The APN interview came on the heels of the Congresswoman’s remarks on the US House Floor today, which were aired on C-SPAN, and the release of a report issued by the US House this week.

Rep. McKinney provided Congress with a 71 page special section of the report, entitled, "Supplementary Report on the Findings of the Select Bipartisan Committee to Investigate the Preparation For, and Response To, Hurricane Katrina."

The report is beautifully written, meticulously documented, and is an excellent resource for New Orleanians and other evacuees who want to know what the heck went wrong when they needed their government the most.

The report also makes numerous policy recommendations, including that FEMA should again become an independent agency reporting directly to the President. FEMA was subsumed under the Department of Homeland Security shortly after said Department’s creation after September 11, 2001, which some argue led to a lack of attention to the threat of natural disasters and an abundance of attention to the threat of terrorist actors.

Other recommendations of the supplemental report include:

  • Understanding that looting for food, water, and survival items may be necessary and it is cruel to shoot people on site for taking care of their basic needs.
  • That transportation provisions need to be made for the elderly, infirm, and low-income.
  • The need to protect the civil liberties of minorities in a disaster situation by clarifying the consequences against police and other public officials for violating such liberties.
  • Clarifying the national response plan, including the respective roles of state and federal agencies.

"What we are left with is a spectacular failure of government," the report’s conclusion on Page 62 states. "Prior to the flooding of New Orleans, Grover Norquist, President of Americans for Tax Reform... publicly stated... ‘I don’t want to abolish government. I simply want to reduce it to the size where I can drag it into the bathroom and drown it in the bathtub.’ It seems he got his wish, at least for the people of New Orleans. Hurricane Katrina should and undoubtedly will force us to reexamine prevalent notions of the market fundamentalists... It was under-funding that contributed to the flooding of New Orleans, and to the delinquent response."

Congressional Democrats had boycotted the panel at first because they were concerned that the scope of the Bipartisan Committee would not provide enough scrutiny. However, Rep. McKinney participated anyway.

"The Republicans by and large have accepted the Republican report. The Democrats are now changing their mind about it. They had previously called the panel a sham, but now the Hill Newspaper reports there are some Democrats who are changing their mind about the work of the panel," Rep. McKinney told Atlanta Progressive News.

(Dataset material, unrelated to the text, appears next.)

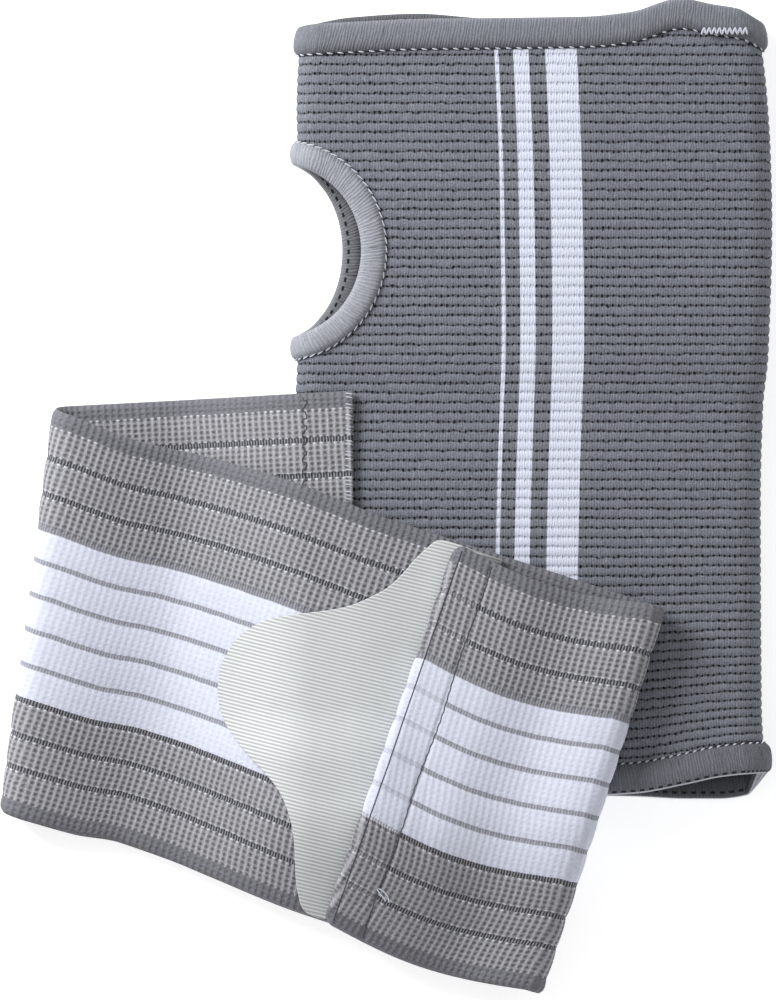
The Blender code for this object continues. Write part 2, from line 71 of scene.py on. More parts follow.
LEFT_LOOP_RADIUS = 0.0036
RIGHT_LOOP_RADIUS = 0.0026
LAYER_GAP = 0.0006
LEFT_FOLD_TOP = (-0.0613, 0.01653)
RIGHT_FOLD_TOP = (0.0501, -0.0208)
HEM_TOP = (0.0126, -0.0094)
SEWN_END = 0.011
HEM_GAP = 0.0003
HEM_RETURN = 0.0095
HEM_TUCK = 0.0015
VALLEY_DISTANCE = 0.025
VALLEY_SKEW = 0.0045
SLEEVE_EDGE_RUN = 0.024
SLEEVE_EDGE_REST = 0.0035
STRAP_DROOP = 0.032
BRIDGE_RUN = 0.014
TOP_LAYER_SAG = 0.0018
TOP_LAYER_SIDE_SAG = 0.0022
HEM_GATHER = 0.0009
TAB_THICKNESS = 0.001
TAB_REACH = 0.0339
TAB_ROOT = 0.0085
TAB_SEAT = 0.0006
TAPE_RISE = GAP + TAPE_THICKNESS

# How finely the visible surfaces are divided
COURSES = 82
COURSE_PITCH = 0.00178
COURSES_THAT_TILT = 30
COURSE_POINTS = (0.0, 0.12, 0.36, 0.64, 0.88)
WALE = 0.00102
FOLD_STEPS = 7
FLAT_STEPS = 36
TAPE_STEPS = 1100
STRAP_ACROSS_STEPS = 110

SECTION_COLUMNS = ("along", "left_out", "right_out", "height", "crown", "lift")
SECTIONS = (
    (0.00, 0.000, 0.001, 0.89, 0.0, 1.0),
    (0.05, 0.000, -0.005, 0.90, 0.3, 1.0),
    (0.12, 0.000, -0.010, 1.00, 0.9, 0.0),
    (0.38, 0.000, -0.012, 1.00, 1.0, 0.0),
    (0.50, -0.003, -0.007, 1.00, 1.0, 0.0),
    (0.57, -0.008, 0.004, 0.94, 1.0, 1.0),
    (0.74, -0.009, 0.012, 0.92, 1.0, 1.0),
    (0.84, -0.008, 0.008, 0.92, 1.0, 1.0),
    (0.88, -0.006, 0.004, 0.92, 1.0, 1.0),
    (0.93, -0.008, -0.003, 0.91, 0.8, 1.0),
    (1.00, -0.022, -0.019, 0.89, 0.4, 1.0),
)
END_COLUMNS = ("across", "hand_front", "hand_back", "wrist_front", "wrist_back")
ENDS = (
    (0.00, -0.006, -0.006, 0.000, 0.000),
    (0.10, -0.003, 0.005, 0.000, 0.002),
    (0.25, 0.001, 0.010, 0.000, 0.003),
    (0.40, 0.002, 0.004, 0.000, 0.003),
    (0.62, 0.004, 0.002, 0.000, 0.001),
    (0.72, 0.010, 0.004, -0.003, 0.002),
    (0.83, 0.0275, 0.010, -0.015, 0.005),
    (0.90, 0.020, 0.013, -0.024, 0.005),
    (0.96, 0.014, 0.013, -0.028, 0.000),
    (1.00, 0.000, 0.000, -0.029, -0.029),
)
TAB_COLUMNS = ("reach", "upper", "lower")
TAB_EDGES = (
    (0.00, 0.517, -0.472),
    (0.06, 0.516, -0.478),
    (0.12, 0.509, -0.475),
    (0.16, 0.480, -0.464),
    (0.19, 0.455, -0.444),
    (0.235, 0.403, -0.406),
    (0.29, 0.356, -0.340),
    (0.345, 0.328, -0.285),
    (0.41, 0.299, -0.242),
    (0.48, 0.275, -0.208),
    (0.59, 0.247, -0.176),
    (0.70, 0.222, -0.150),
    (0.83, 0.188, -0.112),
    (0.90, 0.159, -0.081),
    (0.97, 0.106, -0.026),
    (1.00, 0.042, 0.032),
)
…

"Now the Democrats are putting together a Task Force and I intend to ask to serve on that Task Force by the Democratic Caucus under the leadership of Jim Clyburn," Rep. McKinney said.

"It was too important not to participate," she said. "It’s like asking a voter to boycott an election. We can’t boycott elections, we have to overwhelm elections with our voters."

The renegade Congresswoman also says working on the bipartisan panel with numerous Republicans taught her something about looking past party lines. "I learned that we shouldn’t automatically judge... I won’t be partisan... I learned that all Republicans are not interested in covering up the truth. We should stay away from generalizations," Rep. McKinney said.

But that’s not all Rep. McKinney found in her inquiry. "I learned how incompetent [DHS Director] Michael Chertoff really is, but then the whole country is seeing that as well," she said.

So, why is a Congresswoman from Georgia taking the lead in regards to a Hurricane that didn’t physically hit her District?

"My District was hit by Katrina because the entirety of the US was hit by Hurricane Katrina and our country can’t suffer through such a tragedy and revert to regionalism or parochialism," Rep. McKinney explained to Atlanta Progressive News.

"Hurricane Katrina is an American problem and all Americans have to care," she said.

Atlanta Progressive News also participated in a recent Hurricane Katrina Town Hall Meeting that Congresswoman McKinney hosted in Clarkston, Georgia, in her House District, about two weeks ago. The photographs above of the Congresswoman and her Katrina evacuee constituents used for this article were taken at that event.

About the author:

Matthew Cardinale is a Katrina Evacuee from New Orleans, and is Editor of Atlanta Progressive News. After evacuating to Atlanta in October 2005, Mr. Cardinale almost immediately started Atlanta Progressive News.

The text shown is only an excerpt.